3D code data
○ ○ ○ ○ ○
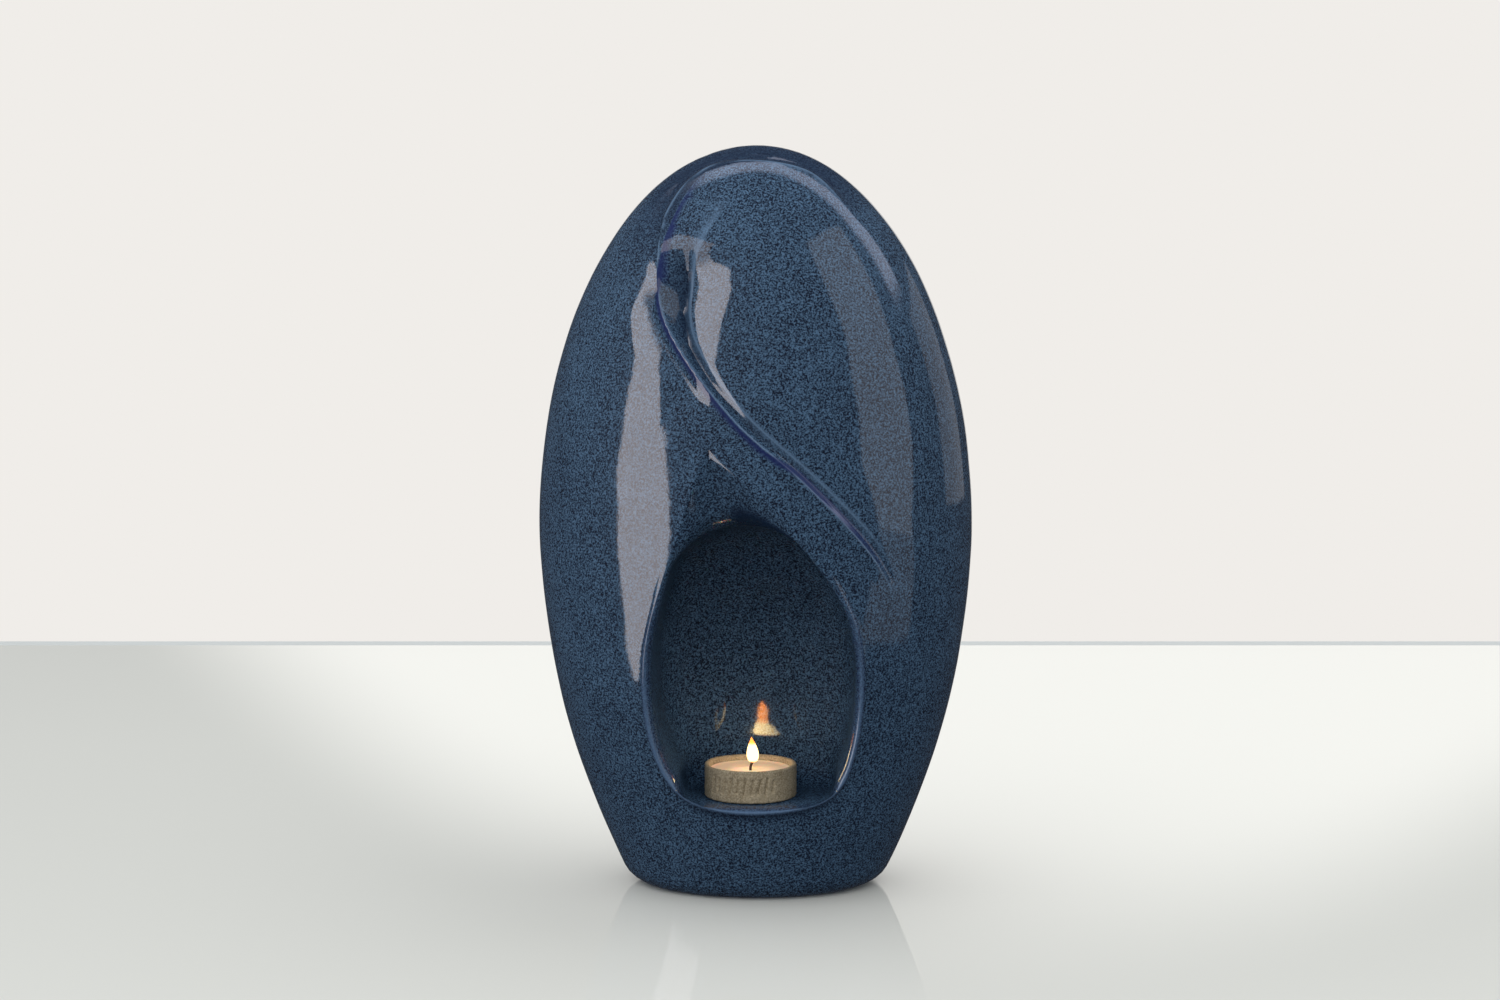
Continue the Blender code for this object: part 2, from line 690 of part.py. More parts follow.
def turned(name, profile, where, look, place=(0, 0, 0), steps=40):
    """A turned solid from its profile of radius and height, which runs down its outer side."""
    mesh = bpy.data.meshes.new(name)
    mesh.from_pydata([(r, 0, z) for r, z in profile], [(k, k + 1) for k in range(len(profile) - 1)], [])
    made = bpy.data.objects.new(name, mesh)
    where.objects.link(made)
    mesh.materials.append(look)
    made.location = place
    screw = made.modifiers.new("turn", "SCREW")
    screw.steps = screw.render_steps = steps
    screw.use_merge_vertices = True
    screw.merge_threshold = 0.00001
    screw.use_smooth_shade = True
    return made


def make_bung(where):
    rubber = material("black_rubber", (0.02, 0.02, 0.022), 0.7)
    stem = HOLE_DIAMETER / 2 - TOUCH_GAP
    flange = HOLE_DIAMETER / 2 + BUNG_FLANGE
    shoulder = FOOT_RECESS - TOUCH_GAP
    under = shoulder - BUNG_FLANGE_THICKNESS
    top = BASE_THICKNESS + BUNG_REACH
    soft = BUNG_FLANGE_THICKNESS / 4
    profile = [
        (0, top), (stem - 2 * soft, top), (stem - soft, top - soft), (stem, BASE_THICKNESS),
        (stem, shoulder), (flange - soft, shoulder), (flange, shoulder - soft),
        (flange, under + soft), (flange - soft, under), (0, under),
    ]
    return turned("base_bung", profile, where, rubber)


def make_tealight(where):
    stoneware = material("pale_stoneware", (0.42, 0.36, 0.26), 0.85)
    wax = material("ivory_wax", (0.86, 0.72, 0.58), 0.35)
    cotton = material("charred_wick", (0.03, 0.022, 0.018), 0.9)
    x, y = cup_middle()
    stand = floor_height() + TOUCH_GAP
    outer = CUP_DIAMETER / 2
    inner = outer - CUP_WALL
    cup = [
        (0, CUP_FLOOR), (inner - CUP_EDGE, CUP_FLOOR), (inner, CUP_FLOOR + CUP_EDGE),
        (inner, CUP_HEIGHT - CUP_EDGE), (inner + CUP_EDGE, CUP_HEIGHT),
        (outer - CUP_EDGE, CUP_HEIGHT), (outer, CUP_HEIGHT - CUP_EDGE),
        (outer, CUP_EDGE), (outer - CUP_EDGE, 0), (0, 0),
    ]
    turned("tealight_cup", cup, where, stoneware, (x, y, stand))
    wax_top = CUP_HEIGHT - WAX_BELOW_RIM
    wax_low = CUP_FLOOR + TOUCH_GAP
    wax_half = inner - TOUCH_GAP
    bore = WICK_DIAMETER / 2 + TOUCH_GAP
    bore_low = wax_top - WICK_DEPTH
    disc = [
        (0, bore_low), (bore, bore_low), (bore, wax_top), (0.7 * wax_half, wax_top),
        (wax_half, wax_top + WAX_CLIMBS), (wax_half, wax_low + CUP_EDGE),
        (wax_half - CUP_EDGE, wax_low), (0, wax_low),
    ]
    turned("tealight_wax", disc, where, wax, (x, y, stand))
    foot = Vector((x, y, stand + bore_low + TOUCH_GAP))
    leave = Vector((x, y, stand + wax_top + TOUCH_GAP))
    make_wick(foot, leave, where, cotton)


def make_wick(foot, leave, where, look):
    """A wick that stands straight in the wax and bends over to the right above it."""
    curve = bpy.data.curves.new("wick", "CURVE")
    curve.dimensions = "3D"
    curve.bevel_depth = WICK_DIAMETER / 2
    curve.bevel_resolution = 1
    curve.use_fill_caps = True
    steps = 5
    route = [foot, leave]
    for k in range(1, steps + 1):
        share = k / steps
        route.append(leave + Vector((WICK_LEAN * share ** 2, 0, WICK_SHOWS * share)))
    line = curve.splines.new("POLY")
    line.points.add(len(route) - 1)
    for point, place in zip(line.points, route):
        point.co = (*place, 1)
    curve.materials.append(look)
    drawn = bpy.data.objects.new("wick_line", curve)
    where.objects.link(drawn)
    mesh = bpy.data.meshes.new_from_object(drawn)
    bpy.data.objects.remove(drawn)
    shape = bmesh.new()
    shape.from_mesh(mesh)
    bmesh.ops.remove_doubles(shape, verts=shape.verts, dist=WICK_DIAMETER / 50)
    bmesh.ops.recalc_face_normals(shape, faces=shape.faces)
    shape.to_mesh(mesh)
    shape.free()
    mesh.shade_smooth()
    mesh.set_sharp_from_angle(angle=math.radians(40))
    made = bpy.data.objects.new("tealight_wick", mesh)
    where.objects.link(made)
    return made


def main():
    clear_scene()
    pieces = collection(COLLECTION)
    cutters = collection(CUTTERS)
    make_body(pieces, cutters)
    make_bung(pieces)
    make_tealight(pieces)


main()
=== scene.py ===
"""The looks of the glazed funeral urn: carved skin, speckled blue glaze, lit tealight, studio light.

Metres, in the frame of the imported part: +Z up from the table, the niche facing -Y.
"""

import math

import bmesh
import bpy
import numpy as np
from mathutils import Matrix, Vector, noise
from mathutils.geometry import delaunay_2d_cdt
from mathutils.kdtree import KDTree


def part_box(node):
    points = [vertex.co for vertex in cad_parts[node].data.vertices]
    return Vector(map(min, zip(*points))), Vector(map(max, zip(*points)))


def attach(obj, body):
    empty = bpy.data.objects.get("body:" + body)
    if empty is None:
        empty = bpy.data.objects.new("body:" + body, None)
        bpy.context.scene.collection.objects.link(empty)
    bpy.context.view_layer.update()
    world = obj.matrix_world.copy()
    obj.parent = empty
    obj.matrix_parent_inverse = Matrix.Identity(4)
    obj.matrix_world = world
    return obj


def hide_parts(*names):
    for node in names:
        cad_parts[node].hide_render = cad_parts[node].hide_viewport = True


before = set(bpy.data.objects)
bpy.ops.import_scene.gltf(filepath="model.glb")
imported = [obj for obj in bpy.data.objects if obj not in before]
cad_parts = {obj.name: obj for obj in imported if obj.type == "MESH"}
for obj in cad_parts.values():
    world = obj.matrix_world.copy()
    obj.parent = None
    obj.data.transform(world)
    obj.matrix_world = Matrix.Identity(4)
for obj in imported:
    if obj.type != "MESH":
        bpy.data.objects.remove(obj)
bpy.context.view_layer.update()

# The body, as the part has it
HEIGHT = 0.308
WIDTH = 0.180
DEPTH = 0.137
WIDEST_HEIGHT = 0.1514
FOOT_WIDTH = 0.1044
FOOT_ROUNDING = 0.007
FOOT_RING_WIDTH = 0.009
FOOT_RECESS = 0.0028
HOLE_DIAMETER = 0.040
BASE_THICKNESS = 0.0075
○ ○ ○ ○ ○
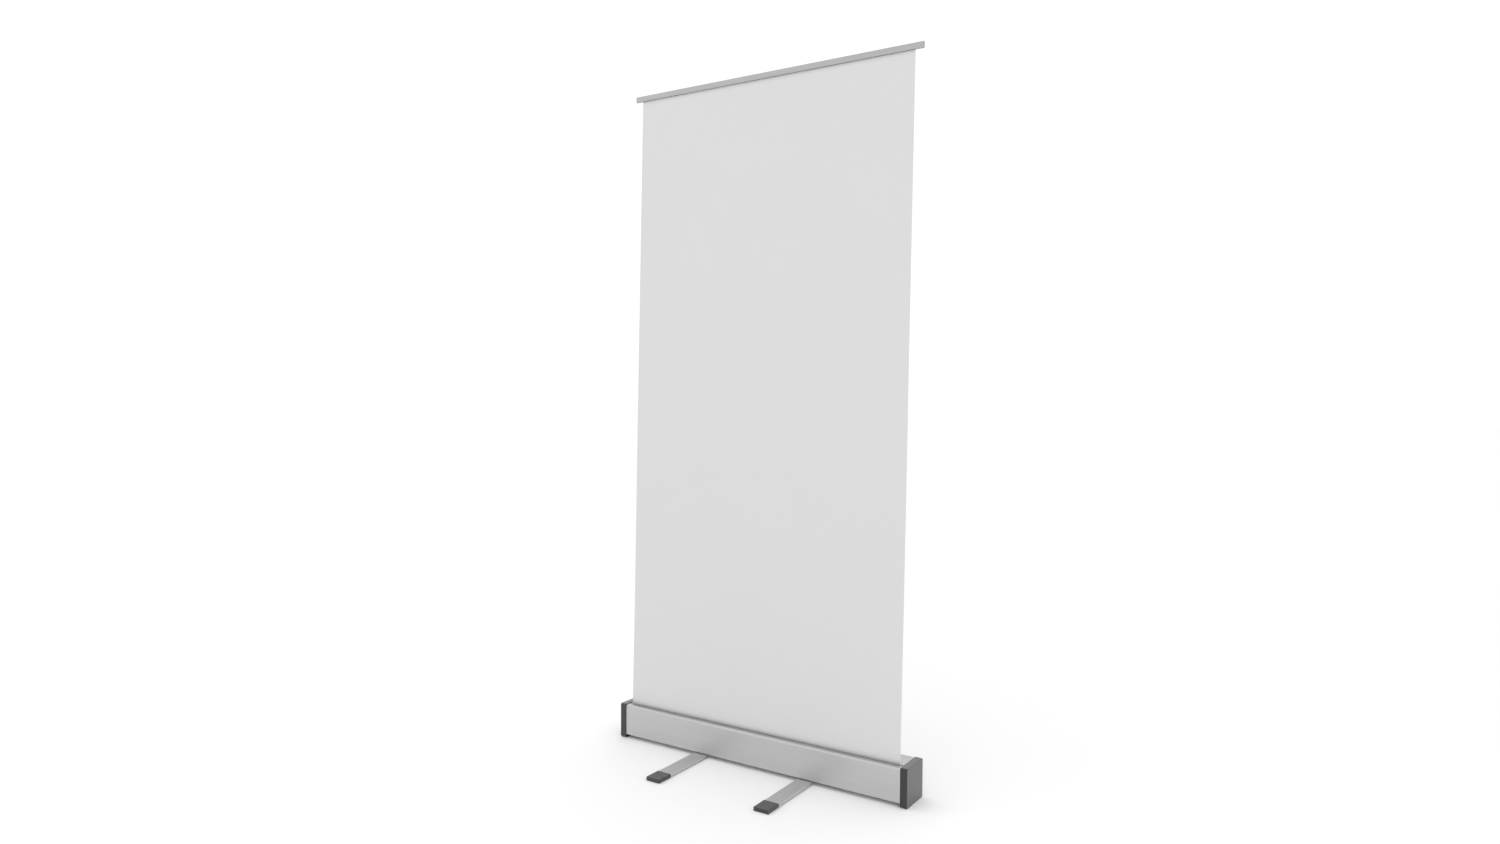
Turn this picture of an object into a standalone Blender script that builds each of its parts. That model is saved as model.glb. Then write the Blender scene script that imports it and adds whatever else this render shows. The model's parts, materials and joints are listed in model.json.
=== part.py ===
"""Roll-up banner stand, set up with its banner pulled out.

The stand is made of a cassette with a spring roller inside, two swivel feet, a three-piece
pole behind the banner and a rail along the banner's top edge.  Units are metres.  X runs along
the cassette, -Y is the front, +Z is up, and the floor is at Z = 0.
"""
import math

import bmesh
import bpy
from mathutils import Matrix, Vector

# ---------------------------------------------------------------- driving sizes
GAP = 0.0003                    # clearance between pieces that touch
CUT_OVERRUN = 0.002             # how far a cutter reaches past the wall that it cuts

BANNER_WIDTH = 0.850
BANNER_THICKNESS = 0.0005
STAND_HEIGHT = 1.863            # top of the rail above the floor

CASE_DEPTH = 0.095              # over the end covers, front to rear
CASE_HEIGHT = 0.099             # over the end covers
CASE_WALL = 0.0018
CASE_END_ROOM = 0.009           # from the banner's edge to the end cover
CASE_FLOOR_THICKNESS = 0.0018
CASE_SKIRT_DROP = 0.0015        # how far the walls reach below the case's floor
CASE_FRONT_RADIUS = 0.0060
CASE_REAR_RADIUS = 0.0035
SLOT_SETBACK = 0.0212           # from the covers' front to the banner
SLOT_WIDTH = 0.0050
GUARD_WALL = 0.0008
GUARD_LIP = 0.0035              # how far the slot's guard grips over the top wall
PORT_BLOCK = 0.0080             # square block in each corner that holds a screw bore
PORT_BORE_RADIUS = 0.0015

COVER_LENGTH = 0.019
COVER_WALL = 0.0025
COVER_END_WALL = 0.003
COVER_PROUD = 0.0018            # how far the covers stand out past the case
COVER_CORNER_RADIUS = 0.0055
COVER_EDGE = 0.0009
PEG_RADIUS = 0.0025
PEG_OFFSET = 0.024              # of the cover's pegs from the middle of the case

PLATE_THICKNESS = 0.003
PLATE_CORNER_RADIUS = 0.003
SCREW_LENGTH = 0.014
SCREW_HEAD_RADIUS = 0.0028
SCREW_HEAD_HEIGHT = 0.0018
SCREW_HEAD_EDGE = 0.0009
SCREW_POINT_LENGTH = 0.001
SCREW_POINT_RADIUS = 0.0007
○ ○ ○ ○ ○
*PROBLEM STATEMENT*. Look through the entries above and quote exactly the lines from the line with "Continue the Blender" to the line with "profile, where, rubber)", counting both of those lines.

*EXERCISE OUTPUT*.
Continue the Blender code for this object: part 2, from line 690 of part.py. More parts follow.
def turned(name, profile, where, look, place=(0, 0, 0), steps=40):
    """A turned solid from its profile of radius and height, which runs down its outer side."""
    mesh = bpy.data.meshes.new(name)
    mesh.from_pydata([(r, 0, z) for r, z in profile], [(k, k + 1) for k in range(len(profile) - 1)], [])
    made = bpy.data.objects.new(name, mesh)
    where.objects.link(made)
    mesh.materials.append(look)
    made.location = place
    screw = made.modifiers.new("turn", "SCREW")
    screw.steps = screw.render_steps = steps
    screw.use_merge_vertices = True
    screw.merge_threshold = 0.00001
    screw.use_smooth_shade = True
    return made


def make_bung(where):
    rubber = material("black_rubber", (0.02, 0.02, 0.022), 0.7)
    stem = HOLE_DIAMETER / 2 - TOUCH_GAP
    flange = HOLE_DIAMETER / 2 + BUNG_FLANGE
    shoulder = FOOT_RECESS - TOUCH_GAP
    under = shoulder - BUNG_FLANGE_THICKNESS
    top = BASE_THICKNESS + BUNG_REACH
    soft = BUNG_FLANGE_THICKNESS / 4
    profile = [
        (0, top), (stem - 2 * soft, top), (stem - soft, top - soft), (stem, BASE_THICKNESS),
        (stem, shoulder), (flange - soft, shoulder), (flange, shoulder - soft),
        (flange, under + soft), (flange - soft, under), (0, under),
    ]
    return turned("base_bung", profile, where, rubber)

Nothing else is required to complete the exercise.